# Hen laying eggs on the roost area



## Shanebaby (Aug 7, 2012)

One of my hens, a leghorn, will occasionally lay an egg while roosting on top of the nesting boxes. There is a big flat area where they roost at night. She is a few years old. What's up?


----------



## Energyvet (Jul 25, 2012)

Probably not as tight as she used to be, or maybe too crowded so she can't get to a nesting box? Is she looked out of the coop during the day?


----------



## Shanebaby (Aug 7, 2012)

There are only two layers and i have five nest boxes. She's out of the coop all day


----------



## cindy (Jun 29, 2012)

I've had hen's lay in odd places many times sometime in the run other times on the floor of the coop
even had them lay while they slept the egg dropped but didnt break.
I have 12 nesting boxes and 9 times out of 10 every hen chooses that one box lol who knows why?
chickens are silly lil critters


----------



## Energyvet (Jul 25, 2012)

Try letting her have access to the coop during the day. Might be a simple solution. If not, you're no worse off really.


----------



## Shanebaby (Aug 7, 2012)

The coop is open all day, they come and go as they please. And mine both lay in the same nest all the time until i put some fake eggs in the other nest then they laid in that one. I guess they are gonna lay where ever the urge hits.


----------



## Roslyn (Jun 21, 2012)

I think they do this sometimes because they don't realize it's an egg. I've usually had old hens or very young hens do this, however nothing is etched in stone.

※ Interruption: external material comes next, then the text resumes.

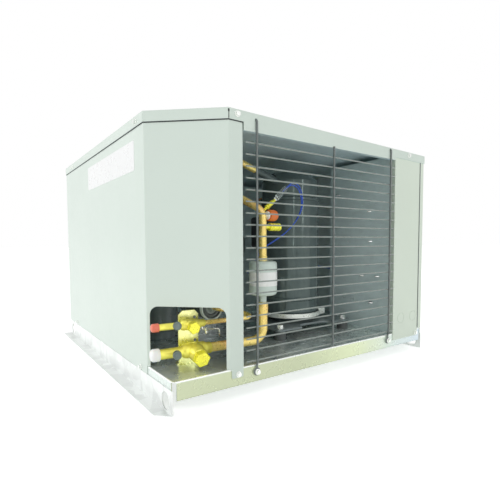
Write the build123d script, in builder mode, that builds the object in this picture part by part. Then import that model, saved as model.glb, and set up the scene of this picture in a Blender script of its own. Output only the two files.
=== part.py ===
from build123d import *
import math
import os

# Refrigeration condensing unit: base pan on two rails, sheet metal cabinet, wire guard over the front,
# service valves in the cut-off corner, compressor, suction filter, receiver, condenser coil, fan and
# control box. Millimetres, +Z up, the wire guard faces -Y, the service valves are at the front left.
# The origin is on the ground, in the middle of the outline seen from above.

os.makedirs("parts", exist_ok=True)

# Cabinet
WIDTH = 756.6
DEPTH = 823.0
LID_LEFT_Z = 548.0
LID_RIGHT_Z = 535.0
LID_FLANGE = 20.0
PANEL_SHEET = 1.2
LAP = 1.3
CHAMFER_X = 118.0
CHAMFER_Y = 115.0
POST_RIGHT = 150.0
OPENING_LEFT = 151.2
OPENING_RIGHT = 625.0
HEADER_Z = 510.0
PANEL_TOP_LEFT = 543.0
PANEL_TOP_RIGHT = 530.5
PANEL_BOTTOM = 43.5

# Base pan and rails
PAN_TOP = 59.2
PAN_SHEET = 1.5
PAN_FLANGE = 34.5
PAN_CORNER_GAP = 7.0
RAIL_SHEET = 2.0
RAIL_HEIGHT = 43.4
RAIL_FOOT = 26.0
RAIL_LENGTH = 804.0
RAIL_BEVEL = 22.7
LIFT_HOLE_R = 16.0
LIFT_HOLE_Y = 30.0
LIFT_HOLE_Z = 19.5

# Screws: washer-faced hexagon heads
SCREW_WASHER_R = 5.9
SCREW_HEAD_AF = 8.0
SCREW_WASHER = 1.2
SCREW_HEAD = 5.2
SCREW_SHANK_R = 2.1
SCREW_SHANK = 9.0
SCREW_HOLE_R = 2.2

# Wire guard
WIRE_PITCH = 22.2
WIRE_COUNT = 20
WIRE_TOP_Z = 489.3
WIRE_R = 1.5
WIRE_LEFT = 156.3
WIRE_RIGHT = 623.4
UPRIGHT_R = 2.25
UPRIGHT_Y = -LAP - UPRIGHT_R
EYE_R = 5.8
LEFT_UPRIGHT_X = 180.0
MIDDLE_UPRIGHT_X = 394.0
RIGHT_UPRIGHT_X = 602.0
HOOK_Z = 533.0
HOOK_HOLE_R = 3.2

# How far pieces stand out in front of and behind the cabinet faces
FRONT_REACH = 2 * UPRIGHT_R - LAP + SCREW_HEAD
REAR_REACH = LAP + SCREW_HEAD

LEFT = -WIDTH / 2
RIGHT = WIDTH / 2
FRONT = (FRONT_REACH - REAR_REACH - DEPTH) / 2
REAR = FRONT + DEPTH


def at(x, y, z=0.0):
    """A point given from the cabinet's front left corner: right of it, behind it, above the ground."""
    return (LEFT + x, FRONT + y, z)


def plan(*points):
    """Points seen from above, given from the cabinet's front left corner."""
    return [(LEFT + x, FRONT + y) for x, y in points]


def finish(piece, name):
    """Label a finished piece and write its file."""
    piece.part.label = name
    export_step(piece.part, f"parts/{name}.step")


def tube(route, bends, radius):
    """A round tube along straight runs joined by tangent bends."""
    with BuildPart() as pipe:
        with BuildLine() as path:
            FilletPolyline(*route, radius=bends)
        with BuildSketch(Plane(origin=path.line @ 0, z_dir=path.line % 0)):
            Circle(radius)
        sweep()
    return pipe


# Screw places: a point on the surface under the head and the way the head faces
TO_FRONT = (0, -1, 0)
TO_REAR = (0, 1, 0)
TO_LEFT = (-1, 0, 0)
TO_RIGHT = (1, 0, 0)
LID_SCREW_Z = 537.0
LID_SCREW_RIGHT_Z = 526.0
BOTTOM_SCREW_Z = 49.5
SIDE_SCREWS_Y = (152.0, 718.0)
SCREWS = [
    (at(136.6, -LAP, LID_SCREW_Z), TO_FRONT),
    (at(682.2, -LAP, 528.2), TO_FRONT),
    (at(136.8, 0, 47.5), TO_FRONT),
    (at(728.5, 0, 48.2), TO_FRONT),
    (at(132.0, DEPTH + LAP, LID_SCREW_Z), TO_REAR),
    (at(624.0, DEPTH + LAP, LID_SCREW_RIGHT_Z), TO_REAR),
]
for screw_y in SIDE_SCREWS_Y:
    SCREWS.append((at(-LAP, screw_y, LID_SCREW_Z), TO_LEFT))
    SCREWS.append((at(0, screw_y, BOTTOM_SCREW_Z), TO_LEFT))
    SCREWS.append((at(WIDTH + LAP, screw_y, LID_SCREW_RIGHT_Z), TO_RIGHT))
    SCREWS.append((at(WIDTH, screw_y, BOTTOM_SCREW_Z), TO_RIGHT))

# Guard screws stand on the eyes at the foot of the outer uprights
GUARD_SCREW_Z = 45.0
GUARD_SCREWS = [
    (at(x, LAP - 2 * UPRIGHT_R, GUARD_SCREW_Z), TO_FRONT) for x in (LEFT_UPRIGHT_X, RIGHT_UPRIGHT_X)
]


# Service valves stand a little turned, so that their stubs point out through the corner window
VALVE_YAW = 5.0
yaw = math.radians(VALVE_YAW)
RUN_DIR = Vector(math.cos(yaw), -math.sin(yaw), 0)
BACK_DIR = Vector(math.sin(yaw), math.cos(yaw), 0)
SUCTION_AT = Vector(*at(75, 62, 92))
LIQUID_AT = Vector(*at(64, 63, 143))
BRACKET_GAP = 20.0
BRACKET_SHEET = 2.5
BRACKET_SCREW_X = 12.0
BRACKET_SCREW_Y = 14.0
bracket_foot = Vector(*at(77, 62, PAN_TOP)) + BACK_DIR * BRACKET_GAP
for screw_x in (-BRACKET_SCREW_X, BRACKET_SCREW_X):
    foot_point = bracket_foot + RUN_DIR * screw_x + BACK_DIR * BRACKET_SCREW_Y + Vector(0, 0, BRACKET_SHEET)
    SCREWS.append((foot_point, (0, 0, 1)))


def drill_screws():
    """Clearance holes for every screw, cut in the sheet that is being built."""
    for point, facing in SCREWS + GUARD_SCREWS:
        with Locations(Plane(origin=point, z_dir=facing)):
            Cylinder(SCREW_HOLE_R, 30, mode=Mode.SUBTRACT)


# Compressor place, needed by the pan's bolt holes
COMPRESSOR_X = 460.0
COMPRESSOR_Y = 222.0
COMPRESSOR_R = 80.0
BOLT_SPACING_X = 228.0
BOLT_SPACING_Y = 190.0
BOLT_R = 4.8
BOLT_HOLE_R = 5.2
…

About 3 weeks ago I opened the coop door and was watching everyone mingle and fight etc. I was tossing some scratch and I leaned into the coop to toss some to my big rooster Hamish (went blind in one eye after the big rooster fights this Spring), he tends to hang back and eat last when everyone leaves the coop. Well, there were a few hens hanging in the coop, one was nesting in a box and then other was watching her. I noticed "Ditsy" a RIR hen up on the roost, her neck was pulled down and her wings were out to her side, she had a very weird look on her face. Well I thought she was sick, she looked like hell. As I was watching she started to moan!! And then, plop, the egg popped out!!! Her head popped up, wings in and she hopped off the roost. I really thought she was ill, and I had a good laugh at myself after I saw what happened. She went over and shared Hamish's scratch and was fine and dandy.

Chickens...........


----------



## piglett (Jun 21, 2012)

i went into the coop one night with a flashlight for something
while in there i see something fall into the wood shavings
it was an egg. one of my orpingtons was up on the roost & layed it
he he he


----------



## Energyvet (Jul 25, 2012)

Surprised the egg right out of her!


----------